Circle and the Stablecoin 2.0 Era: What Did Value Investors See?

Why Duan Yongping’s reported Circle position started a new debate about stablecoin value

Stablecoins used to look boring.

They were not meme coins.

They were not high-growth Layer 1 tokens.

They did not promise 100x returns.

But in 2026, the market is looking at stablecoins differently. The reason is simple: stablecoins are becoming payment rails, settlement tools, and financial infrastructure.

That is why many investors paid attention when reports said Chinese value investor Duan Yongping had built a small position in Circle. According to public reports, Duan disclosed a first-quarter 2026 position of 200,000 Circle shares, worth about $19 million, only months after previously saying he had little interest in stablecoins.

So what did he see?

Let’s break it down.

What Is Circle?

Circle is the company behind USDC, one of the largest regulated dollar stablecoins in the world.

USDC is designed to stay close to one U.S. dollar. It is backed by cash and short-term dollar assets, and it is widely used across crypto exchanges, wallets, payment platforms, and blockchain applications.

Circle is not only a token issuer. It is trying to become financial infrastructure for digital dollars.

The company says it issues USDC and EURC through regulated affiliates and helps businesses use digital currencies and public blockchains for payments, commerce, and financial applications.

That is why value investors may look at Circle differently from normal crypto tokens.

Why Stablecoins Are Becoming More Valuable

Stablecoins are useful because they solve a simple problem.

Crypto is global, but most users still want a stable unit of value. Bitcoin can move fast. Altcoins can fall sharply. But stablecoins give users a dollar-based asset that can move on-chain.

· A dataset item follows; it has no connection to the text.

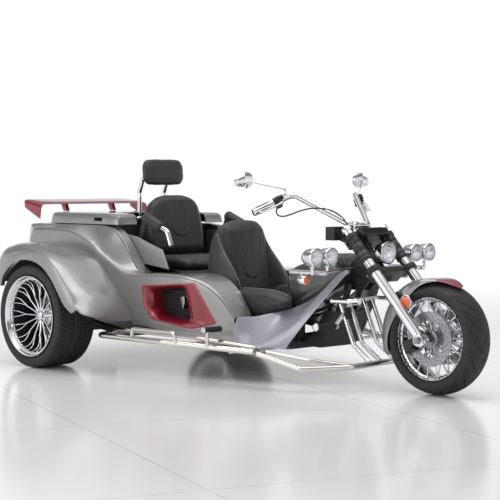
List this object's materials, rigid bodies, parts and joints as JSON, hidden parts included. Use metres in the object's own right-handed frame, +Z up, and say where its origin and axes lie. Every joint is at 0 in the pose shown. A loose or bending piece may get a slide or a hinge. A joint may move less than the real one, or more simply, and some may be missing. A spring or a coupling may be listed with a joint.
{
  "type": "motorized trike",
  "caption": "Motorized trike with one steered front wheel on a raked fork, wide rear wheels, two seats in line, side bars, lid and spoiler.",
  "frame": {"origin": "centre of the whole vehicle's length and width, on the ground", "axes": "+X forwards, +Y to the rider's left, +Z up"},
  "size_m": [3.507, 1.86, 1.3021],
  "materials": {
    "grey_metallic_paint": "gloss metallic",
    "red_paint": "gloss",
    "chrome_plate": "mirror",
    "polished_steel": "polished",
    "black_frame_paint": "satin powder coat",
    "engine_casting": "cast",
    "axle_steel": "satin",
    "disc_steel": "ground",
    "caliper_paint": "satin black",
    "black_plastic": "satin",
    "seat_leather": "satin grain",
    "hose_rubber": "matt",
    "tyre_rubber": "matt",
    "red_lens": "gloss"
  },
  "bodies": {
    "chassis": {"frame": "black_frame_paint", "steering_head": "black_frame_paint", "engine": "engine_casting", "rear_axle": "axle_steel", "rear_body": "grey_metallic_paint", "intake_frames": "red_paint", "seat_side_panels": "grey_metallic_paint", "nose_panels": "grey_metallic_paint", "tank_cover": "grey_metallic_paint", "belly_panel": "black_plastic", "driver_seat_back": "seat_leather", "driver_seat_cushion": "seat_leather", "passenger_seat_back": "seat_leather", "passenger_seat_cushion": "seat_leather", "headrest": "seat_leather", "headrest_bars": "chrome_plate", "armrests": "black_plastic", "grab_handles": "chrome_plate", "side_bars_right": "polished_steel", "side_bars_left": "polished_steel", "front_bars": "polished_steel", "down_tubes": "chrome_plate", "foot_controls": "chrome_plate", "spot_lamps": "chrome_plate", "lamp_brackets": "chrome_plate", "tail_lamps": "red_lens", "plate_holder": "black_plastic", "exhausts": "chrome_plate"},
    "lid": {"luggage_lid": "grey_metallic_paint", "spoiler": "red_paint"},
    "steering": {"fork_legs": "chrome_plate", "fork_covers": "grey_metallic_paint", "fork_clamps": "black_frame_paint", "front_axle": "axle_steel", "handlebar": "chrome_plate", "hand_controls": "black_plastic", "mirrors": "chrome_plate", "brake_hose": "hose_rubber", "instrument_box": "black_plastic", "headlight": "chrome_plate", "front_fender": "grey_metallic_paint", "front_calipers": "caliper_paint"},
    "front_wheel": {"front_tyre": "tyre_rubber", "front_rim": "chrome_plate", "front_discs": "disc_steel"},
    "rear_wheel_right": {"rear_tyre_right": "tyre_rubber", "rear_rim_right": "chrome_plate", "rear_disc_right": "disc_steel"},
    "rear_wheel_left": {"rear_tyre_left": "tyre_rubber", "rear_rim_left": "chrome_plate", "rear_disc_left": "disc_steel"}
  },
  "joints": [
    {"name": "steering_turn", "type": "hinge", "parent": "chassis", "child": "steering", "pos_m": [0.9786, 0, 0.70612], "axis": [-0.682, 0, 0.7314], "range_deg": [-32, 32]},
    {"name": "front_wheel_spin", "type": "hinge", "parent": "steering", "child": "front_wheel", "pos_m": [1.4465, 0, 0.307], "axis": [0, 1, 0], "continuous": true},
    {"name": "rear_wheel_right_spin", "type": "hinge", "parent": "chassis", "child": "rear_wheel_right", "pos_m": [-1.0535, -0.7815, 0.321], "axis": [0, 1, 0], "continuous": true},
    {"name": "rear_wheel_left_spin", "type": "hinge", "parent": "chassis", "child": "rear_wheel_left", "pos_m": [-1.0535, 0.7815, 0.321], "axis": [0, 1, 0], "continuous": true},
    {"name": "lid_hinge", "type": "hinge", "parent": "chassis", "child": "lid", "pos_m": [-1.6695, 0, 0.893], "axis": [0, -1, 0], "range_deg": [0, 55]}
  ]
}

This makes stablecoins useful for trading, cross-border transfers, payments, DeFi, settlement, and tokenized assets.

Circle’s own Q1 2026 results showed USDC in circulation reached $77 billion at quarter end, up 28% year over year. USDC on-chain transaction volume reached $21.5 trillion in the quarter, up 263%. Total revenue and reserve income were $694 million.

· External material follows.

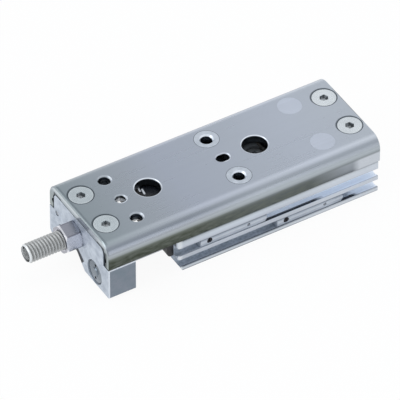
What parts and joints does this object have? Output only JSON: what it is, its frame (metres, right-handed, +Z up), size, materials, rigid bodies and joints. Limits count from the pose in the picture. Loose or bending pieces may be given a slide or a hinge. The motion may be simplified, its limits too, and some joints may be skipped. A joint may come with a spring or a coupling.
{
  "type": "pneumatic slide table",
  "caption": "Compact pneumatic slide table with a steel table on a ball guide, twin cylinders, an end plate with a stroke adjuster, and slots with auto switches.",
  "frame": {"origin": "on the mounting face under the body, on its centre line, near the middle of the table's length", "axes": "+X the way the table extends, +Y the side with the switch slots, +Z up, out of the table top"},
  "size_m": [0.1069, 0.0336, 0.02],
  "materials": {
    "body_aluminium": "fine machined, clear anodised",
    "plate_aluminium": "machined, clear anodised",
    "table_steel": "ground stainless steel",
    "insert_steel": "turned, ground flush",
    "guide_steel": "hardened and ground",
    "screw_steel": "bright plated",
    "adjuster_steel": "plated, with rolled thread",
    "nut_steel": "bright plated",
    "rod_steel": "hard chrome plated",
    "ball_steel": "polished",
    "spring_steel": "oiled",
    "piston_aluminium": "turned",
    "black_resin": "moulded, fine grain",
    "black_rubber": "moulded",
    "urethane": "moulded",
    "magnet": "bonded magnet",
    "switch_resin": "moulded light grey",
    "switch_screw_steel": "blackened"
  },
  "bodies": {
    "root": {"cylinder_body": "body_aluminium", "front_plate": "black_resin", "front_plate_screws": "screw_steel", "guide_block": "guide_steel", "guide_block_screws": "screw_steel", "front_return_cap": "black_resin", "rear_return_cap": "black_resin", "front_wiper": "black_rubber", "rear_wiper": "black_rubber", "return_cap_screws": "screw_steel", "near_balls": "ball_steel", "far_balls": "ball_steel", "rod_covers": "piston_aluminium", "rod_seals": "black_rubber", "rod_cover_o_rings": "black_rubber", "head_plugs": "piston_aluminium", "head_plug_o_rings": "black_rubber", "retaining_rings": "spring_steel"},
    "table": {"table": "table_steel", "table_inserts": "insert_steel", "table_plugs": "insert_steel", "end_plate": "plate_aluminium", "end_plate_screws": "screw_steel", "rear_block": "guide_steel", "rear_block_screws": "screw_steel", "rear_bumper": "urethane", "pistons": "piston_aluminium", "piston_seals": "black_rubber", "piston_magnets": "magnet", "piston_screws": "screw_steel", "piston_rods": "rod_steel", "rod_washers": "screw_steel", "rod_nuts": "screw_steel"},
    "adjuster": {"adjuster_tip": "urethane"},
    "adjuster_bolt": {"adjuster_bolt": "adjuster_steel"},
    "lock_nut": {"lock_nut": "nut_steel"},
    "upper_switch": {"upper_switch": "switch_resin", "upper_switch_screw": "switch_screw_steel"},
    "lower_switch": {"lower_switch": "switch_resin", "lower_switch_screw": "switch_screw_steel"}
  },
  "joints": [
    {"name": "table_slide", "type": "slide", "parent": "root", "child": "table", "axis": [1, 0, 0], "range_m": [0, 0.02]},
    {"name": "adjuster_slide", "type": "slide", "parent": "table", "child": "adjuster", "axis": [1, 0, 0], "range_m": [0, 0.005]},
    {"name": "adjuster_turn", "type": "hinge", "parent": "adjuster", "child": "adjuster_bolt", "pos_m": [0.053, -0.002, 0.0112], "axis": [1, 0, 0], "range_deg": [0, 1801]},
    {"name": "lock_nut_turn", "type": "hinge", "parent": "table", "child": "lock_nut", "pos_m": [0.0475, -0.002, 0.0112], "axis": [1, 0, 0], "range_deg": [0, 180]},
    {"name": "upper_switch_slide", "type": "slide", "parent": "root", "child": "upper_switch", "axis": [1, 0, 0], "range_m": [-0.037, 0.0075]},
    {"name": "lower_switch_slide", "type": "slide", "parent": "root", "child": "lower_switch", "axis": [1, 0, 0], "range_m": [-0.0115, 0.033]}
  ],
  "couplings": [
    {"joint": "adjuster_turn", "follows": "adjuster_slide", "rad_per_m": 6283.2}
  ]
}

These numbers show that stablecoins are no longer only a crypto trading tool. They are becoming a financial network.

What Is the Stablecoin 2.0 Era?

The Stablecoin 2.0 era means stablecoins are moving beyond exchange trading.

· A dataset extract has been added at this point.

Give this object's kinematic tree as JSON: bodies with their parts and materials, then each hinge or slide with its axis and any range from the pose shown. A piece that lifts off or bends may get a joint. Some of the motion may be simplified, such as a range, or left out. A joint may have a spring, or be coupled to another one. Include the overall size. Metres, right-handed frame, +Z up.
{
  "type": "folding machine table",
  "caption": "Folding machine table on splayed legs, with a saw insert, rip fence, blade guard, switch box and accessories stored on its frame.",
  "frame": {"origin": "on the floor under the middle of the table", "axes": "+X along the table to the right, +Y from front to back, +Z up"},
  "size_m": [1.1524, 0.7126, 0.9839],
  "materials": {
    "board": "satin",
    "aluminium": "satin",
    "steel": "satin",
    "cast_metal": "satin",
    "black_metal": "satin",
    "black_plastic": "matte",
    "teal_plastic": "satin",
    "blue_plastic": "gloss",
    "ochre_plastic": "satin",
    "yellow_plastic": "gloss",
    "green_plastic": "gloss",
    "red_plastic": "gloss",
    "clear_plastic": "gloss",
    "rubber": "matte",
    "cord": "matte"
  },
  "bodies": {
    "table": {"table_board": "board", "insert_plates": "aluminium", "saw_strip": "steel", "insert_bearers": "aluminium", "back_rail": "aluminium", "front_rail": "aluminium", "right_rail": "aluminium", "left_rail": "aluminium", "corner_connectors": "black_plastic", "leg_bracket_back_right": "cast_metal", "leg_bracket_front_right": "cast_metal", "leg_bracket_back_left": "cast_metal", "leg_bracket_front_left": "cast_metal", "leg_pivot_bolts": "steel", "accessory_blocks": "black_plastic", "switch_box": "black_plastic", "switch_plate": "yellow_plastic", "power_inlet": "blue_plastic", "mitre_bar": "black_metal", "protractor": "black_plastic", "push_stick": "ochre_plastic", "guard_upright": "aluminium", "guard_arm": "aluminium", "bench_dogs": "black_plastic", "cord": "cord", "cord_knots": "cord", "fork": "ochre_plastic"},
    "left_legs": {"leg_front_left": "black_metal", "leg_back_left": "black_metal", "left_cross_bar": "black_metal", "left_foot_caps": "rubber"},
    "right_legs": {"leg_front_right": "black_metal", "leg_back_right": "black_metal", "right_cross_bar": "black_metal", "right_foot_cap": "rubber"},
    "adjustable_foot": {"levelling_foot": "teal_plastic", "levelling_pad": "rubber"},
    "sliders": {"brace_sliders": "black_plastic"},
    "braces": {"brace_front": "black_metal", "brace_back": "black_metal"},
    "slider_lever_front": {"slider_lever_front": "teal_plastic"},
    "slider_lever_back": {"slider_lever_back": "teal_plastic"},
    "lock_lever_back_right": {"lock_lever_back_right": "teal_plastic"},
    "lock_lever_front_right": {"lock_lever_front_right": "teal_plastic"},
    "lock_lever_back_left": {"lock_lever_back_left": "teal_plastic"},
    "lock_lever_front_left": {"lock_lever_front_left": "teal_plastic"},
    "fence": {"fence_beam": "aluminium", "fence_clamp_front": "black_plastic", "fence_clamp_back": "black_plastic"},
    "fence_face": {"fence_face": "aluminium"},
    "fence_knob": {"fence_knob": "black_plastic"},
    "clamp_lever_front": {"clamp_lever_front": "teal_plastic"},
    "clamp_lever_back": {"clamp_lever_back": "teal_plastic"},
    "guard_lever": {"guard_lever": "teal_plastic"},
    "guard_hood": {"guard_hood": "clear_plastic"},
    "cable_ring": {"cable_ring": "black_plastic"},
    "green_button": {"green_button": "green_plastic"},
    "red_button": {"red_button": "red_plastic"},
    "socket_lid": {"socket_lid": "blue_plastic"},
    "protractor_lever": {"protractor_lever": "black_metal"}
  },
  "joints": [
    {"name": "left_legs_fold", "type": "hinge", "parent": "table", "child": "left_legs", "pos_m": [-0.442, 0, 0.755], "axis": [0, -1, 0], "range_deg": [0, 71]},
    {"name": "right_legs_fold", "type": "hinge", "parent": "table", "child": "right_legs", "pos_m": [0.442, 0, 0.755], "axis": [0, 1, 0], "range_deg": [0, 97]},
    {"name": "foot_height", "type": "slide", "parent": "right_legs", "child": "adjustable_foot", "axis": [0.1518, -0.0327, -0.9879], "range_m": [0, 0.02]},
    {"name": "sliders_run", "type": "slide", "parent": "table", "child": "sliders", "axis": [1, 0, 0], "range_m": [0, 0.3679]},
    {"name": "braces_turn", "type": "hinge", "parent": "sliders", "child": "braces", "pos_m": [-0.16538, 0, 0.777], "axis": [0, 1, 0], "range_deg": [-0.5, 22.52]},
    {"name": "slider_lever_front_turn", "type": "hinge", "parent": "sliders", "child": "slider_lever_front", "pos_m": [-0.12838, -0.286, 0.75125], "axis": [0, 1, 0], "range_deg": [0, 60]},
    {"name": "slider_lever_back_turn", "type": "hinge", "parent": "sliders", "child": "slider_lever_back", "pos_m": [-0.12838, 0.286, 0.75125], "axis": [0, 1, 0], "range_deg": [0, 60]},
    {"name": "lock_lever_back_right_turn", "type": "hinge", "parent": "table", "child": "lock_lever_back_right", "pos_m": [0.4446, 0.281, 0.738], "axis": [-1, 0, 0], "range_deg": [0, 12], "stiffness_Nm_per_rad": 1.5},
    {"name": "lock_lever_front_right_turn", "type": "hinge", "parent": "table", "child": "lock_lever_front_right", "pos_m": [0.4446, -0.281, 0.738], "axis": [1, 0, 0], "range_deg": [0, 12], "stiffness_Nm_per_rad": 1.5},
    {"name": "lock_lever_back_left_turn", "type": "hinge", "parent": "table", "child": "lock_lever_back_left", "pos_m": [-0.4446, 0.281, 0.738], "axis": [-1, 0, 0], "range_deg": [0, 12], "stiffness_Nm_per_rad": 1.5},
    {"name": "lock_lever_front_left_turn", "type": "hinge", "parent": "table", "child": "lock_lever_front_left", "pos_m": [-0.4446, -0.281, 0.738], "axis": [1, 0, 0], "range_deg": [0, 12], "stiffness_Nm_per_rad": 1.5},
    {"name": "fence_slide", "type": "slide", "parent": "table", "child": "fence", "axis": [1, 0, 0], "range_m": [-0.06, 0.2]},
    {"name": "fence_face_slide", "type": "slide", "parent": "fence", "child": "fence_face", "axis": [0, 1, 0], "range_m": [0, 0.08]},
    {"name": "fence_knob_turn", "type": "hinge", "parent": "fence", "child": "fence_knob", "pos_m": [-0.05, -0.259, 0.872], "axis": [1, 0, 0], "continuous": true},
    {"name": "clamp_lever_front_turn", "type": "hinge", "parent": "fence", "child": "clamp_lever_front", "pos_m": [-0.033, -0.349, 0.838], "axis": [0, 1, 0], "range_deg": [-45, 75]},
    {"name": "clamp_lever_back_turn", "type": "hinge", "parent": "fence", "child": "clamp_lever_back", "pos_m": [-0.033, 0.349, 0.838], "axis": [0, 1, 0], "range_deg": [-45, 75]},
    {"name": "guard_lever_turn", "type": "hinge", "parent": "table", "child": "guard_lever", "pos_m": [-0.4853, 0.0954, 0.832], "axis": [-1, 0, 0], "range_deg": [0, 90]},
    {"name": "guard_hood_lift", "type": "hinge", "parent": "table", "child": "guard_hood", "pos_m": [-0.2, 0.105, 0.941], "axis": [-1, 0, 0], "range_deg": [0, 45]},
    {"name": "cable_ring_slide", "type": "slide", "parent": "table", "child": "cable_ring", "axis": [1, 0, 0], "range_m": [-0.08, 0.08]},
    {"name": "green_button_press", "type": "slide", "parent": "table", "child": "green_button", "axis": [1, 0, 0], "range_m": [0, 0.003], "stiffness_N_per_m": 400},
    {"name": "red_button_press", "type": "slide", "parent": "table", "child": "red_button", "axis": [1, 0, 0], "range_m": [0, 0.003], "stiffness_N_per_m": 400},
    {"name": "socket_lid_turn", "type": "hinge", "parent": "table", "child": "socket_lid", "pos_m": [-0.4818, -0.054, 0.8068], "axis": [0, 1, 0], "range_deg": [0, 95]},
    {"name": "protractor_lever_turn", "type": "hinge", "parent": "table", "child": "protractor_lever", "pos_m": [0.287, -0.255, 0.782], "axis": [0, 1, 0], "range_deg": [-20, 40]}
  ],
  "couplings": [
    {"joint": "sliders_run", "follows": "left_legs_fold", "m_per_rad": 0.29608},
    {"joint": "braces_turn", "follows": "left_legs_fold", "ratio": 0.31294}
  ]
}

In Stablecoin 1.0, most users used stablecoins to trade crypto. They bought USDT or USDC, moved money between exchanges, and avoided crypto volatility.

In Stablecoin 2.0, stablecoins may be used for much more.

They can power payments.

They can support tokenized funds.

They can settle global transactions.

They can connect AI agents, fintech apps, and blockchain networks.

They can become part of regulated financial infrastructure.

This is where Circle’s value story becomes more interesting.

If USDC circulation grows, Circle may earn more reserve income. If stablecoin payments grow, Circle may build more fee-based services. If regulation becomes clearer, institutions may prefer compliant stablecoin issuers.

What Are Circle’s Main Advantages?

Circle has several cards that may attract value investors.

First, it has a strong brand in regulated stablecoins. USDC is often seen as more compliance-focused than many crypto-native alternatives.

Second, Circle’s business model is easy to understand. It issues stablecoins, holds reserves, and earns income from those reserves. Circle reported $770 million in total revenue and reserve income in Q4 2025, up 77% year over year, while USDC circulation reached $75.3 billion at year end.

Third, Circle is positioned at the center of several long-term trends: digital dollars, tokenization, payments, and on-chain settlement.

These are not short-term meme narratives. They are infrastructure trends.

What Are the Risks?

Circle is not risk-free.

Its revenue is closely linked to interest rates. If rates fall, reserve income may come under pressure. Competition is also strong, especially from Tether, banks, fintechs, and future regulated stablecoin issuers.

There is also regulatory risk. Clear rules may help Circle, but stricter rules may increase costs.

So Duan Yongping’s reported position should not be read as a guaranteed bullish signal. It was also a very small position compared with his overall portfolio, based on public reports.

Final Thoughts

Duan Yongping’s reported Circle purchase is important because it shows how stablecoins are entering the value investing conversation.

Circle is not a typical crypto story. It is not mainly about token speculation. It is about digital dollar infrastructure, regulated stablecoin adoption, reserve income, and future payment networks.

The key question is whether stablecoins can move from trading tools to real financial rails.

If that happens, Circle may become one of the clearest public market ways to invest in the Stablecoin 2.0 era.